Gig played on 15/01/08

Feeding time at the zoo is over, it seems, and the Panda won. Animal Collective emerge tonight one man/beast down, new album "Merriweather Post Pavilion" roaring towards the top of the 2009 polls just days into the January slog. Universal salivation has greeted their ninth record, the fresh, cohesive textures a sun-blasted revelation to the warring jungle of old. Much of this credit has gone to Noah Lennox, aka Panda Bear, who seems to have rewired the band's brain following 2007's "Person Pitch" solo album.

That record kicked-off with the space-gospel march of "Comfy In Nautica", its entrancing central motif of "Try to remember always to have a good time" ringing out from amid the random skree and daft shouting of his day job. Smoothing the rough edges and simplifying the message seems to be key to the deferred acclaim of Animal Collective, who appear this evening as a three-piece, Avey Tare and Geologist completing the line-up in the absence of Deakin. Naturally, they do not keep things simple.

That's not to say there's much to see, Avey Tare standing centrestage as his band members hunker down over keyboards, Geologist sporting a torch strapped to his head. While musically Animal Collective look to have realised their vision through the complex wizardry of samples, beats and loops, it is again with Panda's pure ideal that they strike gold early on. A dazzling "My Girls" updates the infinite liquid pulse of Frankie Knuckles' "Your Love" with sub bass and hymnal harmonies but the message is clear. "I don't mean to seem like I care about material things like a social status / I just want four walls and adobe slabs for my girls", he confesses.

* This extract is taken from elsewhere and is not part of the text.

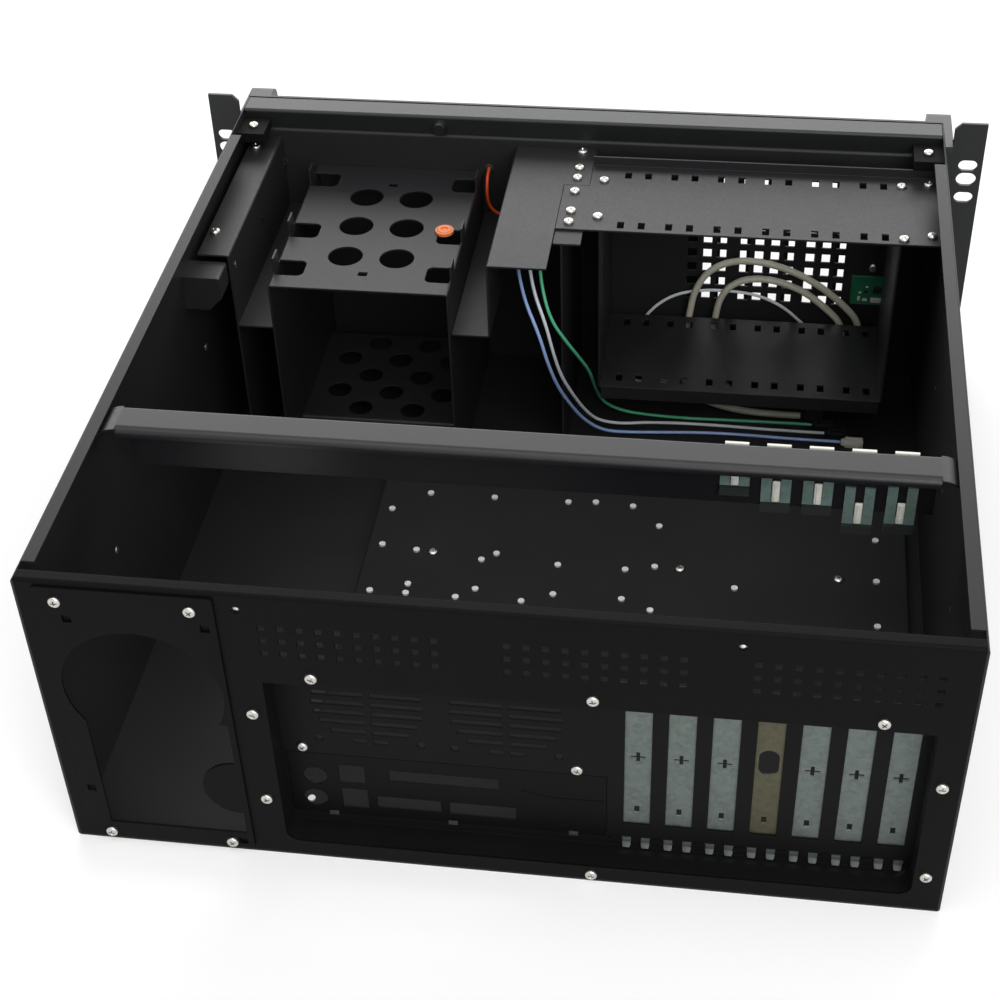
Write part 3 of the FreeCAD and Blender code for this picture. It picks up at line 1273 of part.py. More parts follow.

To a backdrop of Technicolour strips of light, the spectre of ecstasy colours tonight's experience, which stretches out almost like one swollen whole exploring the parameters of "Merriweather…" It is a lot to take in, as a shower of synth interference punctuates "Daily Routine", the sinister push of "Summertime Clothes" settles into blissful hypnosis before bass punches and a closing chant offer release in "Guys Eyes" and a didgeridoo leads us into the slumbering power of "Lion In A Coma". But it is with a pair of old songs that Animal Collective really energise Brighton.

"Slippi" is dedicated "to the die-hards" and its frazzled thrash is like The Flaming Lips (a band who match their spirit and ambition) of 15 years ago. "Fireworks", meanwhile, with its underwater groove and martial drumming, is incredible, a crazed, strobe-infested outro powering straight into the spectacular psychedelic African rave carnival of "Brother Sport". These animals will surely be freed into the wild this summer. Look out for them in a field near you.